The police-state restrictions imposed on Abby are also echoed in the bail conditions set last week for another member of the group that the Albanese government finally permitted back home, with three of the women arrested to face criminal charges, mainly for entering a proscribed zone in Syria.
A Melbourne magistrate granted bail to Kawsar Abbas, a 54-year-old grandmother, with her brother, Abraham Abbas, guaranteeing a $75,000 surety. She must report to police three times a week, comply with a nightly curfew and surrender all passports and travel documents.

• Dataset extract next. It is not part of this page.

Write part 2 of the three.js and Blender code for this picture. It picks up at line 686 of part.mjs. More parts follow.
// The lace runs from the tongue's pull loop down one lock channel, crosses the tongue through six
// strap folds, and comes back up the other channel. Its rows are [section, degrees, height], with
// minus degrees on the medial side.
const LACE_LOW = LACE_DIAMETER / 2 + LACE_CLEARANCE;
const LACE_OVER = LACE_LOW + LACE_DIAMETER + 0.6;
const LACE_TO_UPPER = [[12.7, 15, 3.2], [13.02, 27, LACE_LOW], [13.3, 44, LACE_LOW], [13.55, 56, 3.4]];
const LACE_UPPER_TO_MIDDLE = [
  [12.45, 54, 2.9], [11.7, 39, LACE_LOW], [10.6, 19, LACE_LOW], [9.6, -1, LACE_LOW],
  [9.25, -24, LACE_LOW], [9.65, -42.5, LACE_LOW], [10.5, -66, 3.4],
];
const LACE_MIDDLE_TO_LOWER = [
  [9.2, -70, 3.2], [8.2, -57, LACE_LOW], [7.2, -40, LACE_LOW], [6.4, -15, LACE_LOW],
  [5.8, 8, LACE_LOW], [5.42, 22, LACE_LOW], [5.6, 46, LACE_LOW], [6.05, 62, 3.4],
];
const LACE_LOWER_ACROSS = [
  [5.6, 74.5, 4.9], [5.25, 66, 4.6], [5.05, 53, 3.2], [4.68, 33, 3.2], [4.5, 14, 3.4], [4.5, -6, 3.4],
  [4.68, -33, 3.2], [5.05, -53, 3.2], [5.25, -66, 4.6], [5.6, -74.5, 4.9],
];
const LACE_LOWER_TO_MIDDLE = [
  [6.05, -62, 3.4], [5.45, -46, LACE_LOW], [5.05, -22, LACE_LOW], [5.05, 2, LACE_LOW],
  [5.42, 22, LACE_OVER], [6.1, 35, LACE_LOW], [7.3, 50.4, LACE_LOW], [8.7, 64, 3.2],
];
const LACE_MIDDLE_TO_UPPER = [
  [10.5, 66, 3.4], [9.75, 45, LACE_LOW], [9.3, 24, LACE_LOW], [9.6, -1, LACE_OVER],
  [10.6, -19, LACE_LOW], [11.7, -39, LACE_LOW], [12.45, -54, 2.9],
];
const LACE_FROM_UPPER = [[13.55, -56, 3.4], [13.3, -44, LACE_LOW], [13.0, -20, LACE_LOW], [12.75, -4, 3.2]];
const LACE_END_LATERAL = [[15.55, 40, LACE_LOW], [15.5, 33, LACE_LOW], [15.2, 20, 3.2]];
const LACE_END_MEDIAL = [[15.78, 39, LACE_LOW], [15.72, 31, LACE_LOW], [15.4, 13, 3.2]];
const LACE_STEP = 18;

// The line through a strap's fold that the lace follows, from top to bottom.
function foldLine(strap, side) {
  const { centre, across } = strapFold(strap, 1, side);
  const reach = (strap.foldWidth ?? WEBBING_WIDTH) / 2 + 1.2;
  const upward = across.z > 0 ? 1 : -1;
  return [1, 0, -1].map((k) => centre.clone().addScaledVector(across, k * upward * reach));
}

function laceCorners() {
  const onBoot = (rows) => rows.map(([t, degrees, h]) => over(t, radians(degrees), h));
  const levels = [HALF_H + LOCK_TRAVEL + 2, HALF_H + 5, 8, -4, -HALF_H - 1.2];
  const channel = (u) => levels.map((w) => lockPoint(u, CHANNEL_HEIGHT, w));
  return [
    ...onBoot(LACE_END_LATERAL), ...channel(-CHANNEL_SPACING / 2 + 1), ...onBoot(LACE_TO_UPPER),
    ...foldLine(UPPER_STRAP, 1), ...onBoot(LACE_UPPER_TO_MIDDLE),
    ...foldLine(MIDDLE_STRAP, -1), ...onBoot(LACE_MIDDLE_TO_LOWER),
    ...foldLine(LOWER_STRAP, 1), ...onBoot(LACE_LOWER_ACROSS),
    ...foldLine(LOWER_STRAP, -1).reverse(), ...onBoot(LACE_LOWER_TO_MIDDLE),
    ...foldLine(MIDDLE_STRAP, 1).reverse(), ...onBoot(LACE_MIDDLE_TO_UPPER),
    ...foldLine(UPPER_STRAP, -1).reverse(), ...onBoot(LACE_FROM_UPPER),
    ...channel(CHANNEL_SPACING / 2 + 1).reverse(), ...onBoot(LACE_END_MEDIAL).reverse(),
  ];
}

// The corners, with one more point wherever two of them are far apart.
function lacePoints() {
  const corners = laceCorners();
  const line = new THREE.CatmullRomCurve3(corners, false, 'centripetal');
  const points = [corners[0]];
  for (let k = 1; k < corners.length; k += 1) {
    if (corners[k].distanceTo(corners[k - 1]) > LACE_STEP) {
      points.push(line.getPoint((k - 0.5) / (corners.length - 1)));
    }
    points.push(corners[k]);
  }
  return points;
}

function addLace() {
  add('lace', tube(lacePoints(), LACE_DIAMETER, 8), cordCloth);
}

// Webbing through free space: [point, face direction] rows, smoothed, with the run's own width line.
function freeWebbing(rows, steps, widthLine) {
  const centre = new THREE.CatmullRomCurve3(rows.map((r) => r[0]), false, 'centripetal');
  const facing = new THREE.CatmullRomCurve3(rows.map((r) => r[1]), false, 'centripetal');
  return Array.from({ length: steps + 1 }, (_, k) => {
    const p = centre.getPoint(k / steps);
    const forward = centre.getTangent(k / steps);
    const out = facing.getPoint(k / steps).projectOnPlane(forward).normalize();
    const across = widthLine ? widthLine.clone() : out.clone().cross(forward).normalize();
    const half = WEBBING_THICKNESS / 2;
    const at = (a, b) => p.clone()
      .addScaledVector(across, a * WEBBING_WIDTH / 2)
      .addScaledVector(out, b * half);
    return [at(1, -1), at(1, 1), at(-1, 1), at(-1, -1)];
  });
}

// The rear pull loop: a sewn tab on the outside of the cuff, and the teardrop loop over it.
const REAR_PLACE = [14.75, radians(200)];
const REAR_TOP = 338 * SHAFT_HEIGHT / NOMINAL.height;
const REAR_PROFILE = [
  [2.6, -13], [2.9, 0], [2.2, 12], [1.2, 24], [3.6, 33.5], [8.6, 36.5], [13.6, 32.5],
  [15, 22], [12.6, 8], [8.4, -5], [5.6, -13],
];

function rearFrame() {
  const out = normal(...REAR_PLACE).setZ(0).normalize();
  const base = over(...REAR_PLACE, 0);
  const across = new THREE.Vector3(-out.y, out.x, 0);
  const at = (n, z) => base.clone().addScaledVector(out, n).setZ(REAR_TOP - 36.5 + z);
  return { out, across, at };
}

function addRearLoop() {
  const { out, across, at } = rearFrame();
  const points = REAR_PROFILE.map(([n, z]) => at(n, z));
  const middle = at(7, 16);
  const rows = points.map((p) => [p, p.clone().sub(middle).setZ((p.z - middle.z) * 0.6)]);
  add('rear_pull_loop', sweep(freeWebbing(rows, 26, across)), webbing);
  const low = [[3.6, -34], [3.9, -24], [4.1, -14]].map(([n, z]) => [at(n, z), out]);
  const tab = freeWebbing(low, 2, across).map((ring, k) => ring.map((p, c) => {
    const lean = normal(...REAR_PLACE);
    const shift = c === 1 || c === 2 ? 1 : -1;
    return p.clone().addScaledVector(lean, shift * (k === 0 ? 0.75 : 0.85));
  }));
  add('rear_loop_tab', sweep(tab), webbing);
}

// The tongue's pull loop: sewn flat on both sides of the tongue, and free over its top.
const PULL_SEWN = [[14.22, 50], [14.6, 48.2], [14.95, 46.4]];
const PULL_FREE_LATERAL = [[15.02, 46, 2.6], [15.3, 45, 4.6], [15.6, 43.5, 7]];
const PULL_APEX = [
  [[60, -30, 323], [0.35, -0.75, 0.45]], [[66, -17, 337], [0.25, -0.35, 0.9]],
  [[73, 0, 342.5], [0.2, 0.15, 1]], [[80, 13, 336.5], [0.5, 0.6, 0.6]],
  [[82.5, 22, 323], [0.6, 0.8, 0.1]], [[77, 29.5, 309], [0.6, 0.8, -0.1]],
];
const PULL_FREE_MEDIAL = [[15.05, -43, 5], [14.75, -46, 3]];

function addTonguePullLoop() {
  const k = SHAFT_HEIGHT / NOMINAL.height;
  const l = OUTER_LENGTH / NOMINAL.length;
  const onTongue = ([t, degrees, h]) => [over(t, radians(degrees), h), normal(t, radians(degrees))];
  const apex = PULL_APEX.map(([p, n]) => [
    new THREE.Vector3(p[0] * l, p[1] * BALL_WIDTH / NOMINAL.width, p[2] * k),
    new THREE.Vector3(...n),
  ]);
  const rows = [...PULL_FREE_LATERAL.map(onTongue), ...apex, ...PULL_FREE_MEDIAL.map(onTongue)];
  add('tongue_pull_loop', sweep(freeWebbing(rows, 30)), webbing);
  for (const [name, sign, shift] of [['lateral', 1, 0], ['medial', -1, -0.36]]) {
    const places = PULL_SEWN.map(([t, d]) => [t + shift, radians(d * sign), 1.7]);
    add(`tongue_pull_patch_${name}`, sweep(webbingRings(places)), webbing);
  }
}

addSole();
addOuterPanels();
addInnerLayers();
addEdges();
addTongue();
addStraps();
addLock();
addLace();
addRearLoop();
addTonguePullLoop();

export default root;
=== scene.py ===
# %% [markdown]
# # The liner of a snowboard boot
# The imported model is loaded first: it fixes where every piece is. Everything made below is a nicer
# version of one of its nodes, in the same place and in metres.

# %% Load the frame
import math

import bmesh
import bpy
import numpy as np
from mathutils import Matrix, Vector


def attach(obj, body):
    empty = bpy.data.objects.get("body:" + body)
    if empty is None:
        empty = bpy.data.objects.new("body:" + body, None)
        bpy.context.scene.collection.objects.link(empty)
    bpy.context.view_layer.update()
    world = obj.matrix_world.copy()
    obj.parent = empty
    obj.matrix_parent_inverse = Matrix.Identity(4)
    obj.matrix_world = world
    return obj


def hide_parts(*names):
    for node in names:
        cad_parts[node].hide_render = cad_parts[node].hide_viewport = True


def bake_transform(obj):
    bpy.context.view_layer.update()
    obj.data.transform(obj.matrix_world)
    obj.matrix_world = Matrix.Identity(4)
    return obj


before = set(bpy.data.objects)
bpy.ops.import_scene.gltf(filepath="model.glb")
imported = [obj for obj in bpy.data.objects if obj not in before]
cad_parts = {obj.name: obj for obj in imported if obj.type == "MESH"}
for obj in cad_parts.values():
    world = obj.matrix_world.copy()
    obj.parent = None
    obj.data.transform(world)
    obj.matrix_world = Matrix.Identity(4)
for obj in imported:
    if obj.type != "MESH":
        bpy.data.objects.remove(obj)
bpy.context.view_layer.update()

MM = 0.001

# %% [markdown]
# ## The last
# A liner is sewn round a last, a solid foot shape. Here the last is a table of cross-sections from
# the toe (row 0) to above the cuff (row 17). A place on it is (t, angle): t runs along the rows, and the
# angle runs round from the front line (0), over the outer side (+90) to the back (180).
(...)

Abbas must also provide the Australian Federal Police with her mobile phone number and PIN, is restricted to possessing a single mobile phone and is prohibited from making or answering calls to anyone outside Australia. She also is barred from attending mosques or engaging in any paid or unpaid work involving religious studies.

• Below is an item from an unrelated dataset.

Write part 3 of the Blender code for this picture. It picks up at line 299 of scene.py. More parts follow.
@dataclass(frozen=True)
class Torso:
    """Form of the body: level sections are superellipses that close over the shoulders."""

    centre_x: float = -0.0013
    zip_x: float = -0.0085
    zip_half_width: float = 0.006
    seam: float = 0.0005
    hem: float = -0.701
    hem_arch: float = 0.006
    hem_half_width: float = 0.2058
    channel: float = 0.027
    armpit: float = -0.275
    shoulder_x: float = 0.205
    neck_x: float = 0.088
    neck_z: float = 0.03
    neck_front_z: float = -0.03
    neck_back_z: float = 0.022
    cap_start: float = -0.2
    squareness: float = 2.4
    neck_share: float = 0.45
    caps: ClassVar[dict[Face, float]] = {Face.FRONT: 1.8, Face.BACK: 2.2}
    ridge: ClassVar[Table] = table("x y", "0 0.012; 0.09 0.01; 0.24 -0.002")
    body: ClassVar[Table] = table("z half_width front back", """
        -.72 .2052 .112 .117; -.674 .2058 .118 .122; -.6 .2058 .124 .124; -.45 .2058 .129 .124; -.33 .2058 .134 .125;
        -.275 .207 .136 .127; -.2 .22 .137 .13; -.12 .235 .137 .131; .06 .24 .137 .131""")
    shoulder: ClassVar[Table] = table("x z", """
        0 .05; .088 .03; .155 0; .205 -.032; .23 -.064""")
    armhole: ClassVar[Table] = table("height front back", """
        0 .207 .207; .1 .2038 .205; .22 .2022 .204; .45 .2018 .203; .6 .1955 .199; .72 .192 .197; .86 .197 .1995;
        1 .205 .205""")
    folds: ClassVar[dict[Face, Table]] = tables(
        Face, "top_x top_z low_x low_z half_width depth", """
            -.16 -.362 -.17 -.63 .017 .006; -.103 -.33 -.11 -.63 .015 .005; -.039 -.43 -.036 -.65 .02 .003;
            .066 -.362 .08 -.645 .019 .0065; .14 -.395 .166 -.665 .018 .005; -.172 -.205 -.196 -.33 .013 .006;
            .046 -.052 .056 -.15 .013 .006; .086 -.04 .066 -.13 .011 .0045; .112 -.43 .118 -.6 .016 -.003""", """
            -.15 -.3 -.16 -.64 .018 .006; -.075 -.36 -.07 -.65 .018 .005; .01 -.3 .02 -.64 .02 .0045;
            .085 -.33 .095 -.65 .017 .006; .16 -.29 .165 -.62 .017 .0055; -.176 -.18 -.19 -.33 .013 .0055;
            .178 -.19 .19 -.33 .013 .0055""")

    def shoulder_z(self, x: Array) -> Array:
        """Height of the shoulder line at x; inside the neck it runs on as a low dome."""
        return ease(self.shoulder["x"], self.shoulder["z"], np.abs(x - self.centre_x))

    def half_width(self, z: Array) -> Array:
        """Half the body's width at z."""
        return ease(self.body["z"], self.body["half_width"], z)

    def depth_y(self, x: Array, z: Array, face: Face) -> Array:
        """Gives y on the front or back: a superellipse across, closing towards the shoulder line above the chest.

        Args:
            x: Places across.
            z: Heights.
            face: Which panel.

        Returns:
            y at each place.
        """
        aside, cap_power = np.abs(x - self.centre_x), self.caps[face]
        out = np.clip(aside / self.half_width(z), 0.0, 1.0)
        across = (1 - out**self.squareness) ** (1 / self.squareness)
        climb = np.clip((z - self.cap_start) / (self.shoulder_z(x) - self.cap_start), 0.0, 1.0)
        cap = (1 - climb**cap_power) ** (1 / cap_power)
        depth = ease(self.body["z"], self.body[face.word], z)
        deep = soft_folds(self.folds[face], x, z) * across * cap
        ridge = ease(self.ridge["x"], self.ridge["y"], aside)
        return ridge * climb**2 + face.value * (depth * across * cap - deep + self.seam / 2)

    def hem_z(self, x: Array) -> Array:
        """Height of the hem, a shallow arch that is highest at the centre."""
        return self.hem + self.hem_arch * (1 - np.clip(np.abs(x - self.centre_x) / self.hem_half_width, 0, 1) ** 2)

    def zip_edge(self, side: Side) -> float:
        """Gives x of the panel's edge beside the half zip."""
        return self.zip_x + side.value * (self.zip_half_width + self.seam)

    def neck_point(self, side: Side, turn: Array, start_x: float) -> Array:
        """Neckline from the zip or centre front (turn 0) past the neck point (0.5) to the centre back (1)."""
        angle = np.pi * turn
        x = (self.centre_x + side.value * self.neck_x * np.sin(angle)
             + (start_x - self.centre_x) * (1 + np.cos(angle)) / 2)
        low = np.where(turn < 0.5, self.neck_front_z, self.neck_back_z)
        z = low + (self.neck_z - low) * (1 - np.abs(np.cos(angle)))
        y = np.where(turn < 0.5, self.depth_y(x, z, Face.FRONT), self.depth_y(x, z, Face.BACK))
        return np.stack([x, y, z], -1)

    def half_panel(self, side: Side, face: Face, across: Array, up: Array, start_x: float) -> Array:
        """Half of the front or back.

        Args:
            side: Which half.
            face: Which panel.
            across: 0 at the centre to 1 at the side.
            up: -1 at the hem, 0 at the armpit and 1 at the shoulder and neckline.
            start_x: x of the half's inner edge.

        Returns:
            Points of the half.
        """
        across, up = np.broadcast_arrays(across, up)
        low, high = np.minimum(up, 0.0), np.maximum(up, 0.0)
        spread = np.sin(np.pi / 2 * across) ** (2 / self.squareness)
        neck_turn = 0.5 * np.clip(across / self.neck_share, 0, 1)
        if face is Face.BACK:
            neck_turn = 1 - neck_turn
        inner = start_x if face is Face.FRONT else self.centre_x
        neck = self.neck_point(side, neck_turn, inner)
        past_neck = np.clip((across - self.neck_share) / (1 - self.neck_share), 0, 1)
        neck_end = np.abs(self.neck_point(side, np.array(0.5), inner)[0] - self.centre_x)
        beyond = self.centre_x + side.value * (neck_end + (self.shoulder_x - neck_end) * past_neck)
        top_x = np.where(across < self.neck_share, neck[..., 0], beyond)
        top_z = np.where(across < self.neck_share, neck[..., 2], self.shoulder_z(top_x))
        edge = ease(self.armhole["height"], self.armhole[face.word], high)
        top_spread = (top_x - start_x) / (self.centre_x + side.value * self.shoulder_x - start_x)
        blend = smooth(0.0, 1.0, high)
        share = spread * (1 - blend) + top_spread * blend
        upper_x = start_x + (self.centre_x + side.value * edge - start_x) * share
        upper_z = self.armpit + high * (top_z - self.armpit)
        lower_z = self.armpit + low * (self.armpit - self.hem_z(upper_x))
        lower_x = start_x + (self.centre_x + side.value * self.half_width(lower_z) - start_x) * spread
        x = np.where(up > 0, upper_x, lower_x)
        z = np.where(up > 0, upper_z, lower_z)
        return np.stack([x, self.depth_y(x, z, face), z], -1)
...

That is despite the magistrate accepting the evidence of a forensic clinical psychologist that there was “simply nothing” to suggest Abbas remained committed to extremist ideology.

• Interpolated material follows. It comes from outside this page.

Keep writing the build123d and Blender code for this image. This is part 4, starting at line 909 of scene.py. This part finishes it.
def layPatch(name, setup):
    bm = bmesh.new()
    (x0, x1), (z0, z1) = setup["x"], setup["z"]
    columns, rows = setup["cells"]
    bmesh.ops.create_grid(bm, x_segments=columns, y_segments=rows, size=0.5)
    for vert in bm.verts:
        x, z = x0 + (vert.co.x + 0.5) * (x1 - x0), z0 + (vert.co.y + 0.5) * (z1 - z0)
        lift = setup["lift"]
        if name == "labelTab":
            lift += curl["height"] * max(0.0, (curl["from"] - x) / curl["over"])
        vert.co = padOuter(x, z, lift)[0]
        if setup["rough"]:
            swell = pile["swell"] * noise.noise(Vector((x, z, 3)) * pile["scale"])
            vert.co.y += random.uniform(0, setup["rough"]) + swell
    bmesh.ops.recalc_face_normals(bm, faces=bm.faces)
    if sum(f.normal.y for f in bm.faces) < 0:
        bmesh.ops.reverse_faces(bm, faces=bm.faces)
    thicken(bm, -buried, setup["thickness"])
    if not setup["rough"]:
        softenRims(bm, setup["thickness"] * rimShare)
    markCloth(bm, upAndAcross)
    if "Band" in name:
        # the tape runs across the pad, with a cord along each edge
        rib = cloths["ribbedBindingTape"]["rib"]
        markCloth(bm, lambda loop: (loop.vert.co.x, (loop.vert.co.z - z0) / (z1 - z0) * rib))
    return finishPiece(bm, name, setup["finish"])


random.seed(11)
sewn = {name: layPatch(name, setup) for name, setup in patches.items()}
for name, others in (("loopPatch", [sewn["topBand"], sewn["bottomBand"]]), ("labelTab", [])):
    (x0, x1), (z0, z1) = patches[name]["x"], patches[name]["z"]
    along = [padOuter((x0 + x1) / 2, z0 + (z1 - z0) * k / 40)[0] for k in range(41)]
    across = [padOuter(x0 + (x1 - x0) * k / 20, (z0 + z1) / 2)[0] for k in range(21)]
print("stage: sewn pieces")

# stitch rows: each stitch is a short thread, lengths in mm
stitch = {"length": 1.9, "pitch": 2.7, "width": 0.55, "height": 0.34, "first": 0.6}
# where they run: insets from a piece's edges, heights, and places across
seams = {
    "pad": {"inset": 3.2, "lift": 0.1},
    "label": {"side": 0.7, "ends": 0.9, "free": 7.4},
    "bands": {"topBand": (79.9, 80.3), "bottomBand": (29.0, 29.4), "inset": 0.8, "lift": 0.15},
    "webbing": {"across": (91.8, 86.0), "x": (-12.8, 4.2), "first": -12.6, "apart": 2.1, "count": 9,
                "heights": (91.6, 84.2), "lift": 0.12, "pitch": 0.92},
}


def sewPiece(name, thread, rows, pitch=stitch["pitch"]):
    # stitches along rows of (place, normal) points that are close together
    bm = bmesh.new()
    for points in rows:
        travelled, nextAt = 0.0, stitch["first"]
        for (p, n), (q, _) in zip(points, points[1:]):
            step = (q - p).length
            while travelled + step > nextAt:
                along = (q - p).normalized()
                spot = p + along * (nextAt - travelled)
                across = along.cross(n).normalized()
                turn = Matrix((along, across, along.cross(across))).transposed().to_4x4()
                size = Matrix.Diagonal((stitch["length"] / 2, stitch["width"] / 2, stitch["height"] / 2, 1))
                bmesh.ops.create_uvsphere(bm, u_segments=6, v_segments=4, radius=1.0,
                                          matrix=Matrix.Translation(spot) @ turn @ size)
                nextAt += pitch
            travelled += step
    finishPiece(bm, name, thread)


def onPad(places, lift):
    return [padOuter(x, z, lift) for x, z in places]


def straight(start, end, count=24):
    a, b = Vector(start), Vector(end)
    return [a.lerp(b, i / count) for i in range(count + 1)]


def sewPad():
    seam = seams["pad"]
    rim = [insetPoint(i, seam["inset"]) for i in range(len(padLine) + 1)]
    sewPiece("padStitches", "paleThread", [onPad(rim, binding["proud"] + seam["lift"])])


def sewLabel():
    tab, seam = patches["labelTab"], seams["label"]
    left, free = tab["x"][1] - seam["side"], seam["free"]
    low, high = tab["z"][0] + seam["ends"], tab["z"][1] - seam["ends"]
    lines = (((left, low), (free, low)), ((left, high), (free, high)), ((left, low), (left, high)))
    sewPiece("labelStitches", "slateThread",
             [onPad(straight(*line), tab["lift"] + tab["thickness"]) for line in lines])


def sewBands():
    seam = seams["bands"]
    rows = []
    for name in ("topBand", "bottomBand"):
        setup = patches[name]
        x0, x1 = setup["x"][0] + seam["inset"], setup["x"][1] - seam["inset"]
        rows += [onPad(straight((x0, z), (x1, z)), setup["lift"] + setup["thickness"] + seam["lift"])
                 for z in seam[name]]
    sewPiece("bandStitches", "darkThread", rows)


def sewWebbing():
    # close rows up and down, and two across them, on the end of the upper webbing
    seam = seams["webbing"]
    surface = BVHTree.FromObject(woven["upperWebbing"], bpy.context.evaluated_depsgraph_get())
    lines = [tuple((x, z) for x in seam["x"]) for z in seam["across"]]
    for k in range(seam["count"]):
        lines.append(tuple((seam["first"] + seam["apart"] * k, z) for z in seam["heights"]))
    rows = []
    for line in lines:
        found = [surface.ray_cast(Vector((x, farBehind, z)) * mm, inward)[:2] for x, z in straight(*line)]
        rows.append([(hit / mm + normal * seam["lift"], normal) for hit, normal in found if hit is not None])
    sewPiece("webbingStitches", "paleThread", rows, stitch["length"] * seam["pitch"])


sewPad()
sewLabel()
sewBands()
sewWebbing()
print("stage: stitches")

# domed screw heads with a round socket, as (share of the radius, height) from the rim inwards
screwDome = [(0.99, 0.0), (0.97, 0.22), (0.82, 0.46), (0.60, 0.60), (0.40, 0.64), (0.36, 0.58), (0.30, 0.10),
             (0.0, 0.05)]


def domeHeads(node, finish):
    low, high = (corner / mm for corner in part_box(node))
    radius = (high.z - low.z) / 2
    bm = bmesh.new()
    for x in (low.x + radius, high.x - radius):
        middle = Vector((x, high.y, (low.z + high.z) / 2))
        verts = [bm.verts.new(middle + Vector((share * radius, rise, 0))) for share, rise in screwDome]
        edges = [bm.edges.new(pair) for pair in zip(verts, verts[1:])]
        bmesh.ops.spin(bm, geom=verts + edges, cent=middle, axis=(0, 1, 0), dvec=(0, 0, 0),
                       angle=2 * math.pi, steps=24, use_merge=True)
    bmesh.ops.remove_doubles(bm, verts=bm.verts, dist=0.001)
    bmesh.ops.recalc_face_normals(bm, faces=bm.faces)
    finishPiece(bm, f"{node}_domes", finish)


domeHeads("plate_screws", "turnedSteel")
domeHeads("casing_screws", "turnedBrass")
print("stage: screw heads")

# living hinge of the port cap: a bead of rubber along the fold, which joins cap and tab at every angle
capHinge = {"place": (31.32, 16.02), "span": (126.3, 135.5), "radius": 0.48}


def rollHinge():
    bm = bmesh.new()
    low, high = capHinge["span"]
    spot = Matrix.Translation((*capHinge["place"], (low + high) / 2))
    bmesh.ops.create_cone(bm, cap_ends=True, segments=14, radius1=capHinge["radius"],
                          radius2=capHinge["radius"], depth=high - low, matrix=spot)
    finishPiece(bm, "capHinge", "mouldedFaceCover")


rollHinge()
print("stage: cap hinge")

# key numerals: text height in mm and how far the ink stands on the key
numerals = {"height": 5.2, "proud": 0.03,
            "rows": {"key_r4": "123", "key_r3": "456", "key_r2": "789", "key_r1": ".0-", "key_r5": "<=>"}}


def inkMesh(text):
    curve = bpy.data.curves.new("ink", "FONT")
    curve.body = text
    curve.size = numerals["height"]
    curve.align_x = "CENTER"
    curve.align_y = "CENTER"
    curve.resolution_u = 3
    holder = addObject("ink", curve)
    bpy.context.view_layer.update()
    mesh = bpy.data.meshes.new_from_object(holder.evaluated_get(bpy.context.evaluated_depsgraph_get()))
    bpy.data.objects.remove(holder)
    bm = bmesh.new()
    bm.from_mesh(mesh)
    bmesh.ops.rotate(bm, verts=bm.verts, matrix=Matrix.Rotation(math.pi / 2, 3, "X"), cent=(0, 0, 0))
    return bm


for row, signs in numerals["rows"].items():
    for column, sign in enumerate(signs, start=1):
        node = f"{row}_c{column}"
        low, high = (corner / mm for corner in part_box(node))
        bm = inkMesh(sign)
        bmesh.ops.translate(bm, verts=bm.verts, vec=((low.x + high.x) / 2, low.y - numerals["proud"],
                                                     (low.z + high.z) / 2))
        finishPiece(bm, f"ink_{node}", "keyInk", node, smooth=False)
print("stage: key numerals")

These women, usually from working-class suburbs of Sydney or Melbourne, often went to Syria at very young ages. Throughout these suburbs, young people from Middle Eastern and other immigrant backgrounds face a future of low-wage employment, poor educational and social facilities, and constant police harassment.
These oppressive social and political conditions provided fertile ground for the recruitment of vulnerable young men and their partners by reactionary Islamists who posed as enemies of global imperialism, especially after the devastating US-led, Australian-joined, invasions of Afghanistan and Iraq.
As the WSWS has explained, the TEO laws and Labor’s previous operations to block all the women and children constitute a historic attack on the core democratic right of citizenship, without which no other political or civil rights can effectively be exercised, such as the rights to reside, vote, politically communicate and challenge government decisions, even arbitrary detention without trial.
Labor’s assault on fundamental democratic rights has escalated since the December 14 Islamic State-linked terrorist shootings at Sydney’s Bondi Beach, for which the federal and state Labor governments have blamed—and sought to shut down—the widespread demonstrations in Australia against the ongoing US-backed Israeli genocide in Gaza, falsely accusing participants of antisemitism.
The Labor leaders are vying with their Coalition counterparts to outdo Senator Pauline Hanson’s far-right anti-immigrant One Nation party. They are all trying to make immigrants, particularly Muslims, scapegoats for the declining living and social conditions confronting working-class households, like their counterparts internationally, such as the Trump administration in the US, Nigel Farage’s Reform UK, Marine Le Pen’s National Rally in France and the AfD in Germany.
The defence of fundamental democratic rights cannot be left in the hands of the ruling class, capitalist governments and the courts. It requires the development of a mass movement of the working class, guided by a socialist perspective for the complete reorganisation of society on the basis of genuine democracy and equality, with full social and political rights for all people, regardless of their country of birth.